The ensuing decade, in New York and Washington, has seen resolute and escalated persistence with the ways of capitalism: the world of finance had become freer and far more free wheeling, as if thumbing its nose in the face of those who had attacked the World Trade Center and American free trade practices. Wall Street was making a point to the rest of the world, in the end to spite its face. In conjunction, even as Pentagon was rebuilding a collapsed wing of the mighty American war machine, the full force of American power had taken the war to Afghanistan, Iraq and then to every part of the world which served as a recruiting ground for Osama bin Laden. In the world of the peace makers, bin Laden’s eye for an eye genius will go down as a sign of enduring  stupidity. And so will America’s eyes wide shut hubris about its ways in the world.

‘They want the same things we do because we are all the children of God’ remarked former president Bush, an evangelical Protestant Christian, ‘so we ought to liberate them’. He was correct. He knew what he was talking about. He had a ring side view of the Great Game growing up as his father’s generation worked to end the Cold War. ‘The attack was because of asymmetries’ said his lieutenant at the Pentagon, former defense Secretary Donald Rumsfeld, who was serving in that job for a second time. He was correct. The wars are still costing the United States. ‘America needs ambassadors from within the ranks of its citizens to the world beyond Europe’ pontificated Rumsfeld’s professorial deputy, Paul Wolfowitz, about the liberation of Iraq in front of the United States Congress seeing the Iraq and Afghan wars along the lines of World Wars I and II. He was also correct. But those concepts have failed the country in practice and execution.

Americans have become inured to tighter domestic security, new and ever larger government bureaucracies to protect the homeland and an intrusive and global security industrial complex, reminiscent of Hollywood’s imagination in Steven Spielberg’s film Minority Report, to preempt terrorism and crime, that is gradually replacing the military industrial complex of the Cold War in the name of defending freedoms. The ‘new normal’ said former Vice President Dick Cheney, is this, which is neither helping Israel nor will it help America (as Spielberg points out the futility of preemption at the end of the film).

The failings of the excesses of America’s economic and military reactions to 9/11 have swung the pendulum the other way since the election of President Obama in 2008. Cheney’s ‘new normal’ when looking though the eyes of China, becomes beguiling: a monitored society coexisting with an encroaching government at large. It gets even more colorful when Wolfowitz’s academic ruminations about extending America’s liberation of Europe from tyranny to the rest of the world gradually fade away in favor of the Huntingtonian notion of keeping America true to its ethnographic roots not values alone, especially as European populations are expected to diminish in numbers through 2050: monitored societies converge on Davos time at the World Economic Forum in Switzerland, in a backward looking nostalgia for cultural quaintness ― to integrate economically while remaining culturally distinctive (a euphemism for social stasis, which is indeed delusionary when change, as Goethe had said, is the only constant in time) in a gabfest of minority reports of Europeans and European descendants in the global demographic order. This is another concept that is bound to fail in reality because cultural protectionism is as naive as economic and military authoritarianism.
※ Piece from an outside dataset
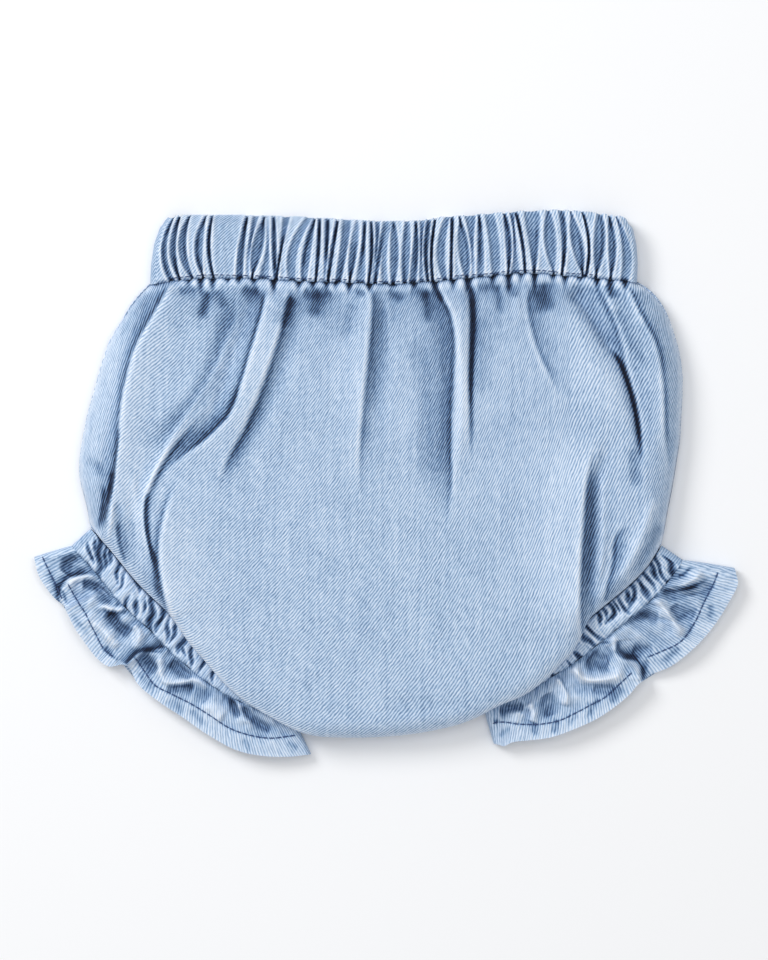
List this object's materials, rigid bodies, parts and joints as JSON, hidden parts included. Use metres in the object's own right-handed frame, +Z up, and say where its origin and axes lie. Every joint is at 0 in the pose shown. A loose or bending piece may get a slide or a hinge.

In the end, the cost to America of the predilection of the American left for Europe and of the American right for the security industrial complex, is the loss of its soul. ‘New normalcy’ becomes the code phrase for trading away the much cherished civil liberties and constitutional rights of Americans to safeguard our way of life, materially, in body but not in spirit, in a mind numbing and inexorable march toward self-defeat by Washington’s ideological and polarizing tyranny that is increasing the distance between it and the people it is supposed to govern. Osama bin Laden, not yet captured, is winning the war even as America is winning the battles. Failure of the current regimes and the people’s protests in Tunisia, Egypt and Yemen will only help seal that victory for bin Laden, Ayman al Zawahiri (and Sayyid Qutb) who wish to replace Christ with Mohammed, the last prophet through their lens of the Abrahamic faiths.

Americans must march at home for a return to normalcy, the normalcy being yearned for by the Tunisians, Egyptians and the Yemenis, which is the surest way for the world to converge onto American time.

Terrorism is a nuisance, as Senator John Kerry of Massachusetts had once remarked. It will go away, similar to the occasional pileups on a highway, if it is not paid attention to in favor of improving the lives of the peoples all around the world, including at home. Now that is an alternative to Davos.


About Chandrashekar (Chandra) Tamirisa

This entry was posted in Economics, National Security and Defense, Politics, Transformations LLC, Turkey, Middle East, North Africa and Central Asia, World and tagged , , , , , , , , , , , , , , . Bookmark the permalink.

2 Responses to Lessons For America From Middle East And North Africa (MENA)

  1. coastcontact says:

    “‘They want the same things we do because we are all the children of God’ remarked former president Bush, an evangelical Protestant Christian, ‘so we ought to liberate them’.”

    This view of the world is based upon Christian idea of sending out missionaries and convincing the world that America’s Christian view of the world is the way to heaven. It was this view that resulted in the idea of “manifest destiny.” Manifest Destiny was the 19th century American belief that the United States (often in the ethnically specific form of the “Anglo-Saxon race”) was destined to expand across the North American continent, from the Atlantic Seaboard to the Pacific Ocean. It was used by Democrats in the 1840s to justify the war with Mexico. They believed God has mandated our success. America’s leadership bought this belief. To this day it is still the belief of our leadership. As a nation we believe that our way is the right way in life and after death.

    Americans are willing to build the largest military in the world to further their beliefs. Our army may not be the biggest in numbers of personnel but it is the most devoted. After all we have an army of about 500,000 people that has no draftees. Our parents willingly sacrifice their children.

    It just happens that many Muslims, and others, don’t agree with the American view of the world.

    • I am condemning both ideologies, bin Laden’s and America’s economic and military hegemonic thinking since 1993. As to being all of us children of the same God, it is indisputable, no matter what your faith. Bush genuinely wanted to liberate (not evangelize) and saw that as the solution to America’s security and he is correct. Their liberation elsewhere is in their hands but it is in our interest to ensure that we do not become an obstacle to that desire, which we have been in some measure until 2000. Their elites who are Cold War hangovers must connect with their streets or be replaced by their people. We must help where we can to push that process along but not obstruct. And the best public diplomacy is to be true to who we are as a people and as a government. That was the point of the article. I agree that the United States must transition to a smaller and smarter military though I disagree that we willingly sacrifice our children to war. The world is poised on the cusp of permanent peace or a decline into muddling along eventually into a chaos.